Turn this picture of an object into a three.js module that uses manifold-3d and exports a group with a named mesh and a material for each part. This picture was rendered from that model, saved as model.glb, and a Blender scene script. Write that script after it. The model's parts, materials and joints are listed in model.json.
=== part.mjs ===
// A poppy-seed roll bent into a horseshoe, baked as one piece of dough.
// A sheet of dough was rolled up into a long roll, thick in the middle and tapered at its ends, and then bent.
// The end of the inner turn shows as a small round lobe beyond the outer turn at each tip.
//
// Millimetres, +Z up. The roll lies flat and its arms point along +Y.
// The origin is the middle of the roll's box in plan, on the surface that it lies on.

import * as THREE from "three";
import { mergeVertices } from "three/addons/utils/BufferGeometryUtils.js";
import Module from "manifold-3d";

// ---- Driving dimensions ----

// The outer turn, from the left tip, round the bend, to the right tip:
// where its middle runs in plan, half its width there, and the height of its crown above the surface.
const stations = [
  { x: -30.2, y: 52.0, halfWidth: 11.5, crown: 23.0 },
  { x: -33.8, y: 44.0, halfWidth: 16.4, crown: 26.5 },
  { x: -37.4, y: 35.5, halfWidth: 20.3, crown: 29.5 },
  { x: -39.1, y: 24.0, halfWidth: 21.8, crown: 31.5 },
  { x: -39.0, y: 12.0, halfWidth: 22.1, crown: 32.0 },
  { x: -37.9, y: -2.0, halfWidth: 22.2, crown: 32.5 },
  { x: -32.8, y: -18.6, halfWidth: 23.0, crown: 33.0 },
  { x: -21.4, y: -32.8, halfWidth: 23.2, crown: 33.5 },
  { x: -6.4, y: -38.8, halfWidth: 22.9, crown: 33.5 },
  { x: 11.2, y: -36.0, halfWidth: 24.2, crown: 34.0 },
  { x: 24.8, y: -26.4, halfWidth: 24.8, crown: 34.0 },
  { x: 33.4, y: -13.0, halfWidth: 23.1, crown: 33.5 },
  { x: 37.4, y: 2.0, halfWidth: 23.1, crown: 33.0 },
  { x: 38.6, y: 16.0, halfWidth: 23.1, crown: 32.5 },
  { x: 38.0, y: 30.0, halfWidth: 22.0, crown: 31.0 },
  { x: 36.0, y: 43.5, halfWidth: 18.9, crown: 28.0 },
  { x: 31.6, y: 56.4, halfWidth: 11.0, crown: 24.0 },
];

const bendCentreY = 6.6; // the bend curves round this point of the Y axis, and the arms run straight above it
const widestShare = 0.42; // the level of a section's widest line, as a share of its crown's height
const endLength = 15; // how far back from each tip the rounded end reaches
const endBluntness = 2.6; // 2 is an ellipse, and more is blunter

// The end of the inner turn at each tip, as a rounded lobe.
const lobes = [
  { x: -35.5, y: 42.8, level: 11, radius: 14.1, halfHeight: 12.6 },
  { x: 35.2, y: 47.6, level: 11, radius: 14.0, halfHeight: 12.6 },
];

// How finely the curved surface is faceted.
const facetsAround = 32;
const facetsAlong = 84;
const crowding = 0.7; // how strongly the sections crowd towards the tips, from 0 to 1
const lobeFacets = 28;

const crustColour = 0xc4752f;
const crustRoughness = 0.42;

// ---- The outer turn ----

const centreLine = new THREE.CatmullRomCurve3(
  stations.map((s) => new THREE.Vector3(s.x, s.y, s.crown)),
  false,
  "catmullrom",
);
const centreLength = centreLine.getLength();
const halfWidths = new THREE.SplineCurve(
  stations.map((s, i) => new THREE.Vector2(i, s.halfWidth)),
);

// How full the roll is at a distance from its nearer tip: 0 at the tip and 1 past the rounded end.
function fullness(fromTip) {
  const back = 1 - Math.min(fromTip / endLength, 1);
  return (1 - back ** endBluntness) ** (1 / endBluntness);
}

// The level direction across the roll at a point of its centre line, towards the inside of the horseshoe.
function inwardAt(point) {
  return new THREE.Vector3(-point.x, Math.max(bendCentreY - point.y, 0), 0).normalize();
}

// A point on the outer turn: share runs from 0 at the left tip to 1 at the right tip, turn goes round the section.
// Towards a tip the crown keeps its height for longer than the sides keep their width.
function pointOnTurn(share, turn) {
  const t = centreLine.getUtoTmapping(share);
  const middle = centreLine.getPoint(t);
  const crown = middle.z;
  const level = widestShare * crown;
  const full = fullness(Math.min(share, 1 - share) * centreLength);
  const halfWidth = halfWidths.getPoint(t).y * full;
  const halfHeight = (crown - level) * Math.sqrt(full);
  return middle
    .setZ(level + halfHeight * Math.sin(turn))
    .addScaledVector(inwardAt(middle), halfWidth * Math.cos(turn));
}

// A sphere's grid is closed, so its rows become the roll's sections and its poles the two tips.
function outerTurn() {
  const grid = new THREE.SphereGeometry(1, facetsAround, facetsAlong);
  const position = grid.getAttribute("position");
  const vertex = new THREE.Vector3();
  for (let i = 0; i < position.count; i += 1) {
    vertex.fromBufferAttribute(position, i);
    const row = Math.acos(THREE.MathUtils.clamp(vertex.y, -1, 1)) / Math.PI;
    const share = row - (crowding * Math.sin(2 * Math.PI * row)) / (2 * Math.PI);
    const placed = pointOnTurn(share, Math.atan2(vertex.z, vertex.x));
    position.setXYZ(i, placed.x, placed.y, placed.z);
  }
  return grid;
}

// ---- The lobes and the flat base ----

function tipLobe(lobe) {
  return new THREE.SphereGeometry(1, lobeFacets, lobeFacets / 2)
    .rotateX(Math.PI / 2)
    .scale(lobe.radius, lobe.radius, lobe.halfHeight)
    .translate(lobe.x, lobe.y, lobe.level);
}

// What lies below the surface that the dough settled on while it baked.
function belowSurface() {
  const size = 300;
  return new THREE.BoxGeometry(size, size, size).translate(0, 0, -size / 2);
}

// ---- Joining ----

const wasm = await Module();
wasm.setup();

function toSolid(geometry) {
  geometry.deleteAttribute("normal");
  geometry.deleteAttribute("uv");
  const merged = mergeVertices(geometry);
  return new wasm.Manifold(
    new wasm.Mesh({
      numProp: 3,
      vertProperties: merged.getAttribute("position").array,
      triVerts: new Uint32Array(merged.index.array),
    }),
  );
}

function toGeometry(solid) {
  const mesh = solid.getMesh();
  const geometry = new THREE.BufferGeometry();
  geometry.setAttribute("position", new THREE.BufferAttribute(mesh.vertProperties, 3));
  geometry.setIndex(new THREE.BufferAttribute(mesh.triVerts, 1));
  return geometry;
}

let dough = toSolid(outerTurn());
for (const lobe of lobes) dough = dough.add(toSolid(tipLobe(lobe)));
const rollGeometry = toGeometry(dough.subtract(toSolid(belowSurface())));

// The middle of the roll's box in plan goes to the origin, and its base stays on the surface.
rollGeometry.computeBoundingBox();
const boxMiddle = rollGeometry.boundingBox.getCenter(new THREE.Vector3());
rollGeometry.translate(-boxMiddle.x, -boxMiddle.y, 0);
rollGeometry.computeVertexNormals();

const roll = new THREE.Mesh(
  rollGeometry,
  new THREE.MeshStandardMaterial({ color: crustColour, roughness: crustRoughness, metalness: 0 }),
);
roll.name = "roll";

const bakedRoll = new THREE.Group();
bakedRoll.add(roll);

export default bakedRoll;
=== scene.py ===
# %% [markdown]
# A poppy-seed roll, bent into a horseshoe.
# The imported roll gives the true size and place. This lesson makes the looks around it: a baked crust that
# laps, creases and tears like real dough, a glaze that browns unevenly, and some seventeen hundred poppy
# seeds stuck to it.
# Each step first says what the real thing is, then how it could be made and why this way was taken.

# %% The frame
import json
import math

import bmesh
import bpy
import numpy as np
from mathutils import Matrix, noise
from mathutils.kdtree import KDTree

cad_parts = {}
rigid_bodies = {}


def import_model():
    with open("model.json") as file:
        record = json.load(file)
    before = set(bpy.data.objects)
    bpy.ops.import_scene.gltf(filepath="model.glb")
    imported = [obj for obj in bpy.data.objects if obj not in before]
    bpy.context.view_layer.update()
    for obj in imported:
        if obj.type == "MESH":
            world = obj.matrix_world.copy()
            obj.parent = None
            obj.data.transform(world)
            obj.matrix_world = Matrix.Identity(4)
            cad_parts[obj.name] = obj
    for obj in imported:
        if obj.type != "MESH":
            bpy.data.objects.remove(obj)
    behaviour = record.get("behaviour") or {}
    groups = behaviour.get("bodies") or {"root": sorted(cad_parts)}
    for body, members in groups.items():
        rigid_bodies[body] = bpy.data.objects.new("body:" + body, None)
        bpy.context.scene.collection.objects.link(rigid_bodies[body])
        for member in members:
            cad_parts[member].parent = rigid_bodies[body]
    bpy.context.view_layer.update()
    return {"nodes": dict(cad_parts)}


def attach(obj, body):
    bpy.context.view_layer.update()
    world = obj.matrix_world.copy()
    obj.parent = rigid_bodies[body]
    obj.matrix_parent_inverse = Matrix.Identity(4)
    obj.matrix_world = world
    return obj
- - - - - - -
_Work to be completed_: Choose all lines containing the string "groups" and copy them out.

_Exercise answer_:
    groups = behaviour.get("bodies") or {"root": sorted(cad_parts)}
    for body, members in groups.items():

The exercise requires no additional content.